(Written instruction):
Below are entries. Reproduce exactly the lines between the line holding "make_rail(side, sign) for" and the line holding "obj.matrix_parent_inverse = Matrix.Identity(4)", inclusive, and only those.

(Input data):
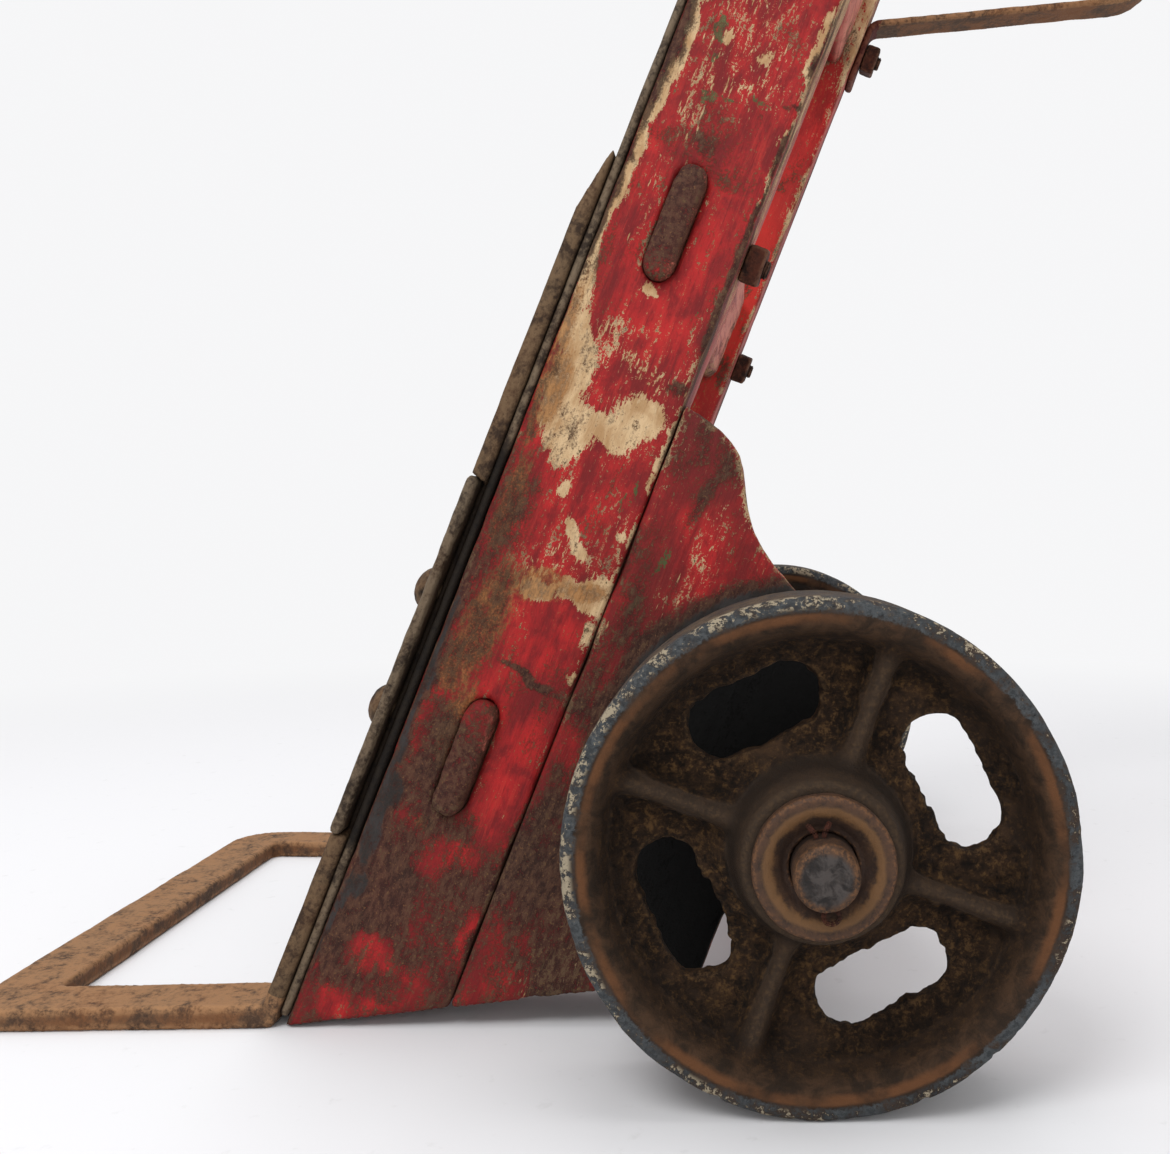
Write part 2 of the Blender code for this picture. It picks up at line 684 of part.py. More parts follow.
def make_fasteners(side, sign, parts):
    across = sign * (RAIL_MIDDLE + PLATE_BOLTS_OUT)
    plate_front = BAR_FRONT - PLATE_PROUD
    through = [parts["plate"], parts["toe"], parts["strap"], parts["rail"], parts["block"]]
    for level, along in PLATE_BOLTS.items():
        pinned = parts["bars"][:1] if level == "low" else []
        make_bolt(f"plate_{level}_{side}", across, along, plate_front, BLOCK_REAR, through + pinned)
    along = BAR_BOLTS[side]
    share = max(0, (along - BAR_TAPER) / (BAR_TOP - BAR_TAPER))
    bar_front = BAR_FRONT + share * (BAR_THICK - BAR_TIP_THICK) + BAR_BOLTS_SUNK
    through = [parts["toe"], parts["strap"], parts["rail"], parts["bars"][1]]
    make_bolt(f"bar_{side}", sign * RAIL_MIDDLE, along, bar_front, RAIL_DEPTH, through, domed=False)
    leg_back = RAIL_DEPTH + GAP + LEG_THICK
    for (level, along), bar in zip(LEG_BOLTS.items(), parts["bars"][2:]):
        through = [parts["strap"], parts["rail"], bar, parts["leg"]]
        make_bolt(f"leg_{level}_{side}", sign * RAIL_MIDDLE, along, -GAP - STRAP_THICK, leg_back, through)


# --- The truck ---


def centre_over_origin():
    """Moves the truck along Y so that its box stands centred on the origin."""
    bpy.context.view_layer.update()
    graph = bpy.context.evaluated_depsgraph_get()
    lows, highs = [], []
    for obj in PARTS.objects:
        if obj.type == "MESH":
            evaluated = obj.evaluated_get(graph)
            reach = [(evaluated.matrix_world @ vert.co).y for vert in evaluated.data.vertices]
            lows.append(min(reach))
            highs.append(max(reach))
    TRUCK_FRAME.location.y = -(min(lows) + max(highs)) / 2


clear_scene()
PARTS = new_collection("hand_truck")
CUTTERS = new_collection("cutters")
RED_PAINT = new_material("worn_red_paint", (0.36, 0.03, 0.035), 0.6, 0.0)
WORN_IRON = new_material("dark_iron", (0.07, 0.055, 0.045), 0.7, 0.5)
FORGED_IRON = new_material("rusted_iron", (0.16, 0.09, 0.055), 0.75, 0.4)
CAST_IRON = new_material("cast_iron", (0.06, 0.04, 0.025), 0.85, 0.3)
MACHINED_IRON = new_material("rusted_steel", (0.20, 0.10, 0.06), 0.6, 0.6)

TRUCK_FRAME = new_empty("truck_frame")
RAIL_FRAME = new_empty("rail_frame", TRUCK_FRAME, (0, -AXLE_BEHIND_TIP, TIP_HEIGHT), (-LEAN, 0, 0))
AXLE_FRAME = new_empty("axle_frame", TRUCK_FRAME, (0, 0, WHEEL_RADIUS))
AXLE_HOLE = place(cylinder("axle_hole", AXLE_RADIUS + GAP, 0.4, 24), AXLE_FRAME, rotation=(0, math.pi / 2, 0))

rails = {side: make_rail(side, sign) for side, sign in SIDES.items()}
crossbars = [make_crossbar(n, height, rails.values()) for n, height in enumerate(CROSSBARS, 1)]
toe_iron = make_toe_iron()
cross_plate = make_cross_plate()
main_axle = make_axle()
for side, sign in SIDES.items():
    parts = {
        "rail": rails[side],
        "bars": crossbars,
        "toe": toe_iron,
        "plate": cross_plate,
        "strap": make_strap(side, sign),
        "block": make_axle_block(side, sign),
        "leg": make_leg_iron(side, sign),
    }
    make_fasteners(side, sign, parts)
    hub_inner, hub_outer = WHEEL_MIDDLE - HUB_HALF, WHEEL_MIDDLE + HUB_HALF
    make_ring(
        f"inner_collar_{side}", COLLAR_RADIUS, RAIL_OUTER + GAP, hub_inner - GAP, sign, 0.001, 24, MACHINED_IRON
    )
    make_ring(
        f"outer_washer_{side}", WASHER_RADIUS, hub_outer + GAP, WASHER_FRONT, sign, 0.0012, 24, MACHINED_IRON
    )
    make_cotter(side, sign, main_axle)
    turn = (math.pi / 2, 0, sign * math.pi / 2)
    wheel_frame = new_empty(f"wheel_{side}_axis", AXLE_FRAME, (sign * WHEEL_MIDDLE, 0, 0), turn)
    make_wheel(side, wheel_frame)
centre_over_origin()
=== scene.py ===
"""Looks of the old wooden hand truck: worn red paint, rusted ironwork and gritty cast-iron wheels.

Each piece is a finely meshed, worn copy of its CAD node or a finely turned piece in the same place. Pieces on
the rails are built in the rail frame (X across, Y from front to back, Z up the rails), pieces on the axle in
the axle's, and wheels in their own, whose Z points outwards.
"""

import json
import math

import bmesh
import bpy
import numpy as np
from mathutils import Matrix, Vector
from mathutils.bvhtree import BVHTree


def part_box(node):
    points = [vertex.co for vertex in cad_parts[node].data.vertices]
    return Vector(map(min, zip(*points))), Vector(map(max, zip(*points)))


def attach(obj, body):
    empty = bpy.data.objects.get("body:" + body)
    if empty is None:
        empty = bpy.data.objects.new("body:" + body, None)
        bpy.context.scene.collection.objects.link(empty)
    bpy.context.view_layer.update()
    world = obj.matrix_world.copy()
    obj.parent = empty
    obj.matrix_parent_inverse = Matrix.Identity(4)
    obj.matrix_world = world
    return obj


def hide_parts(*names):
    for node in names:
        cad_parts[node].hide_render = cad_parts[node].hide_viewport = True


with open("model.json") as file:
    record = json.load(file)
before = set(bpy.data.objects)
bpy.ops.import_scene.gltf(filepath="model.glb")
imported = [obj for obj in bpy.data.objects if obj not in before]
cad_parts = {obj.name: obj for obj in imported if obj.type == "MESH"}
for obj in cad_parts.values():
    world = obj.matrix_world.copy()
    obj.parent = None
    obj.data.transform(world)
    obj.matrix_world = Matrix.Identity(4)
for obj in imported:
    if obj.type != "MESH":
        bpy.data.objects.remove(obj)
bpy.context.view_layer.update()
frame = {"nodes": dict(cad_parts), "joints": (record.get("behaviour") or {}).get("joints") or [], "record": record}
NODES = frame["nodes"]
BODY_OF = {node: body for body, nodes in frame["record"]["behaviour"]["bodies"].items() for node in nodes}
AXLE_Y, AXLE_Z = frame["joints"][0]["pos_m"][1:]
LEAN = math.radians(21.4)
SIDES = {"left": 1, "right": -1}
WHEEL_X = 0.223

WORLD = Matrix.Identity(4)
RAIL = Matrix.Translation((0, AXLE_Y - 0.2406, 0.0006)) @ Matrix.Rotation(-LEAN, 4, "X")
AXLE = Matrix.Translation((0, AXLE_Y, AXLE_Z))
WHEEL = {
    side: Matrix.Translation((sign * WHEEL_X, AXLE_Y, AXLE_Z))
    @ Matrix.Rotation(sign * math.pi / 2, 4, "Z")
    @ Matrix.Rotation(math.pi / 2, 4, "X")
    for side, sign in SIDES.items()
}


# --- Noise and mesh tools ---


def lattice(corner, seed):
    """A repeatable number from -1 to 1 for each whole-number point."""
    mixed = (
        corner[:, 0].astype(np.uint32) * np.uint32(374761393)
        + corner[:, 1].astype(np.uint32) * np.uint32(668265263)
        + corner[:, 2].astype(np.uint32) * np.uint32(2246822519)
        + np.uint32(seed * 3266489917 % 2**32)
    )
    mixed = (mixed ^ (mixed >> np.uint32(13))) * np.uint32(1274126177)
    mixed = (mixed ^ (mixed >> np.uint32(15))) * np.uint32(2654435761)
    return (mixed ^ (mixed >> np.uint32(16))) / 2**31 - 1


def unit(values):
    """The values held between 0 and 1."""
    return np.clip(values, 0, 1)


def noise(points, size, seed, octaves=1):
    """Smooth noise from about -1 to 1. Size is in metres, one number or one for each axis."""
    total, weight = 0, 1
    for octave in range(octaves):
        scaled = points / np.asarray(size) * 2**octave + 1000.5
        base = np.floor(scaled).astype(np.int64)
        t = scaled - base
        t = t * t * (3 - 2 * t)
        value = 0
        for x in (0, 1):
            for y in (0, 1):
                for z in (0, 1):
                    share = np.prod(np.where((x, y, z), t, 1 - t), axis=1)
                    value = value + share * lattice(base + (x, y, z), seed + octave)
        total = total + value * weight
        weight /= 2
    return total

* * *

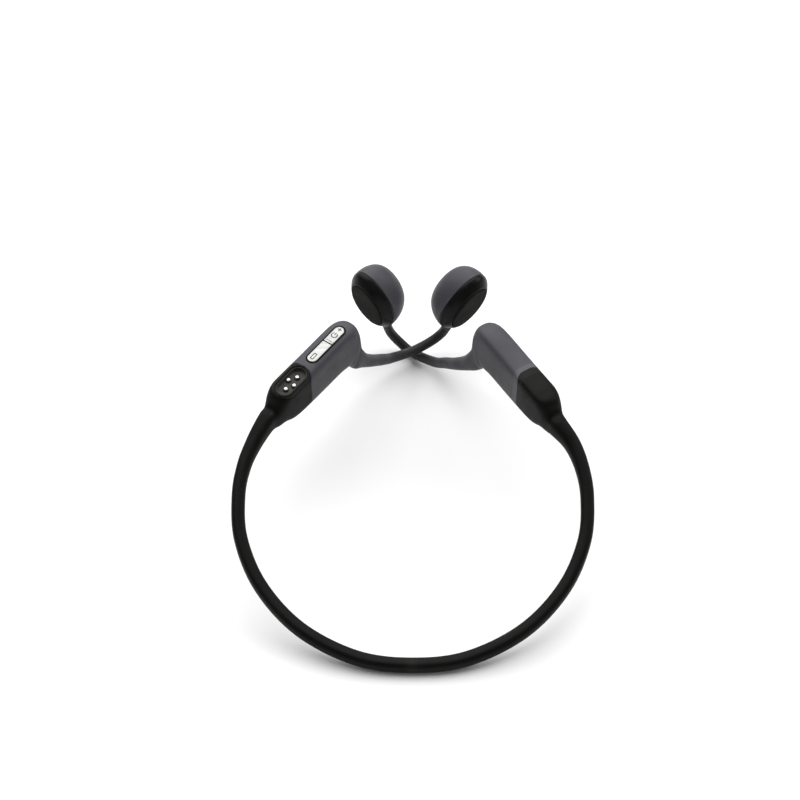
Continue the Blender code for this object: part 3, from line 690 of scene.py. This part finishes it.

==

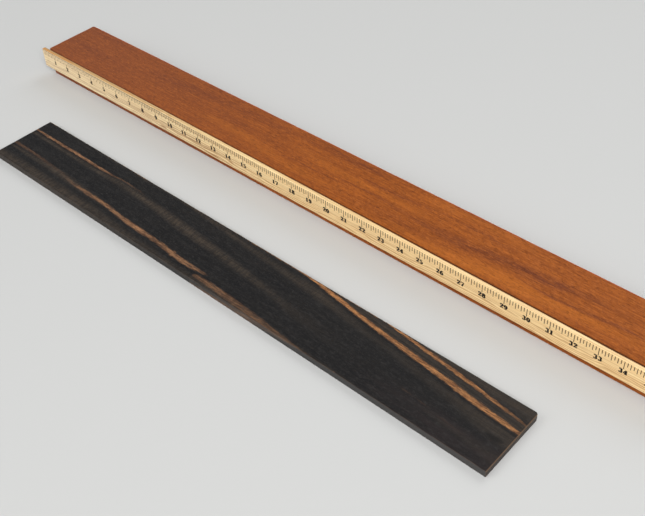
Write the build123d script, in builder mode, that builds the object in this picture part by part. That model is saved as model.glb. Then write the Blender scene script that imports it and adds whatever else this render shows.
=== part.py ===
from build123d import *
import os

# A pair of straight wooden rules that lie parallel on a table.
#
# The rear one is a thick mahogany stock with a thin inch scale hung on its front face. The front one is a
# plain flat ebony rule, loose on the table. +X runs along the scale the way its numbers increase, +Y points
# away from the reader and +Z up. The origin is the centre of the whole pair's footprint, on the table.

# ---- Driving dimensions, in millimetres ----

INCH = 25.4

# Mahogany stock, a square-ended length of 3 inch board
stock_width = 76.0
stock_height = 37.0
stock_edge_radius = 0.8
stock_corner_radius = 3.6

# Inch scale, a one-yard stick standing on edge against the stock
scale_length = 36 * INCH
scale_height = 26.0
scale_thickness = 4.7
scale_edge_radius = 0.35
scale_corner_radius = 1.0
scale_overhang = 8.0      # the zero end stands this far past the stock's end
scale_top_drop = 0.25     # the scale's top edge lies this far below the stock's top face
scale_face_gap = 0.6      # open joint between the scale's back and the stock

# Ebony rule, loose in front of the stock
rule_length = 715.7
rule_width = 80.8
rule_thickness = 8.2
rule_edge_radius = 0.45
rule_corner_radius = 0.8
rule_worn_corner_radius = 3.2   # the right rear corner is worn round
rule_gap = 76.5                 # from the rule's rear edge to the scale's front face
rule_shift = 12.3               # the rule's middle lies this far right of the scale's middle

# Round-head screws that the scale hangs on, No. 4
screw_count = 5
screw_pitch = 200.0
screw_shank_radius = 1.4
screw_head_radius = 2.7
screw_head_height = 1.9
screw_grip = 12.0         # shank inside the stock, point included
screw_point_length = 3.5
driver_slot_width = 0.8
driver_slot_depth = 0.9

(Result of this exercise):
rails = {side: make_rail(side, sign) for side, sign in SIDES.items()}
crossbars = [make_crossbar(n, height, rails.values()) for n, height in enumerate(CROSSBARS, 1)]
toe_iron = make_toe_iron()
cross_plate = make_cross_plate()
main_axle = make_axle()
for side, sign in SIDES.items():
    parts = {
        "rail": rails[side],
        "bars": crossbars,
        "toe": toe_iron,
        "plate": cross_plate,
        "strap": make_strap(side, sign),
        "block": make_axle_block(side, sign),
        "leg": make_leg_iron(side, sign),
    }
    make_fasteners(side, sign, parts)
    hub_inner, hub_outer = WHEEL_MIDDLE - HUB_HALF, WHEEL_MIDDLE + HUB_HALF
    make_ring(
        f"inner_collar_{side}", COLLAR_RADIUS, RAIL_OUTER + GAP, hub_inner - GAP, sign, 0.001, 24, MACHINED_IRON
    )
    make_ring(
        f"outer_washer_{side}", WASHER_RADIUS, hub_outer + GAP, WASHER_FRONT, sign, 0.0012, 24, MACHINED_IRON
    )
    make_cotter(side, sign, main_axle)
    turn = (math.pi / 2, 0, sign * math.pi / 2)
    wheel_frame = new_empty(f"wheel_{side}_axis", AXLE_FRAME, (sign * WHEEL_MIDDLE, 0, 0), turn)
    make_wheel(side, wheel_frame)
centre_over_origin()
=== scene.py ===
"""Looks of the old wooden hand truck: worn red paint, rusted ironwork and gritty cast-iron wheels.

Each piece is a finely meshed, worn copy of its CAD node or a finely turned piece in the same place. Pieces on
the rails are built in the rail frame (X across, Y from front to back, Z up the rails), pieces on the axle in
the axle's, and wheels in their own, whose Z points outwards.
"""

import json
import math

import bmesh
import bpy
import numpy as np
from mathutils import Matrix, Vector
from mathutils.bvhtree import BVHTree


def part_box(node):
    points = [vertex.co for vertex in cad_parts[node].data.vertices]
    return Vector(map(min, zip(*points))), Vector(map(max, zip(*points)))


def attach(obj, body):
    empty = bpy.data.objects.get("body:" + body)
    if empty is None:
        empty = bpy.data.objects.new("body:" + body, None)
        bpy.context.scene.collection.objects.link(empty)
    bpy.context.view_layer.update()
    world = obj.matrix_world.copy()
    obj.parent = empty
    obj.matrix_parent_inverse = Matrix.Identity(4)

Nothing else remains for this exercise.